Quais são as sementes a partir das quais germinam os mitos? A imaginação humana é um dos ingredientes essenciais para que mitologias sejam criadas, é claro. Mas, desde a Grécia Antiga, há quem proponha que ao menos algumas figuras mitológicas teriam sido originalmente pessoas de carne e osso, mais tarde transfiguradas pela tradição oral em criaturas mais do que humanas. E talvez um fenômeno desse tipo tenha acontecido na Amazônia brasileira a partir do começo do século 20: a gênese de um monstro mítico quase em "tempo real".
Dei-me conta dessa possibilidade quando resenhei, para esta Folha, o documentário "O Contato", dirigido por Vicente Ferraz. O filme narra o cotidiano indígena multiétnico de São Gabriel da Cachoeira, no Amazonas, onde línguas ameríndias de diversos troncos diferentes ainda são faladas no cotidiano.
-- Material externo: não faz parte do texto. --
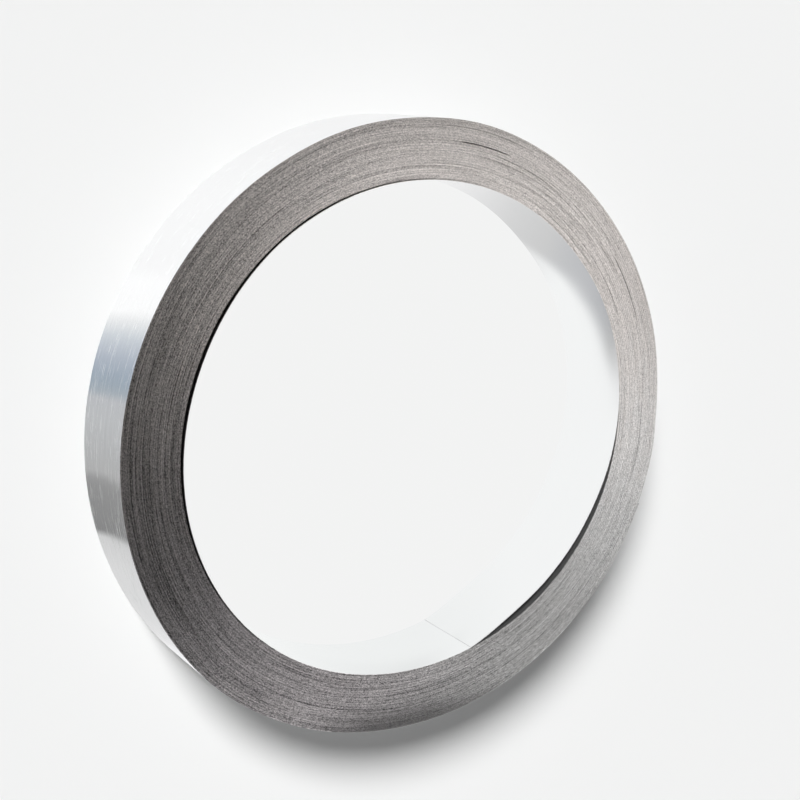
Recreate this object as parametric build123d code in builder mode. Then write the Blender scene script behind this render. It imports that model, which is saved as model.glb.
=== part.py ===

E uma coisa que aparece nas falas de diversas pessoas da região é uma sombra de medo com o nome de "Manduka" (também grafado "Manduca"). Como eu escrevi na resenha, parece uma espécie de Drácula amazônico, um monstro sádico com poderes sobrenaturais.
A análise da história oral da região e os registros escritos indicam que Manduca é o apelido de Manuel Albuquerque, um comerciante mestiço que andou pela região no começo do século 20 e se notabilizou pela crueldade no trato com os indígenas, mandando matar e torturar pessoas para cobrar dívidas.
A atuação dele é um exemplo entre outros do impacto do ciclo da borracha na Amazônia. Para expandir a produção dessa valorizada matéria-prima, o governo e a iniciativa privada arregimentaram à força muitas populações indígenas, forçando-as a trabalhar nos seringais e escravizando-as com dívidas. Tal como aconteceu com imigrantes europeus em São Paulo, por exemplo, elas só podiam comprar víveres em armazéns do próprio seringal, o que as deixava cada vez mais presas a seus patrões.
Manduca foi um dos que lucraram com esse processo. E sua crueldade se tornou tão célebre que os indígenas passaram a acreditar que ele dominava forças sobrenaturais, tornando-se incapaz de morrer de morte natural (só poderia partir deste mundo se fosse assassinado). Talvez, em parte, seja mesmo assim que nascem os mitos em sociedades de tradição oral.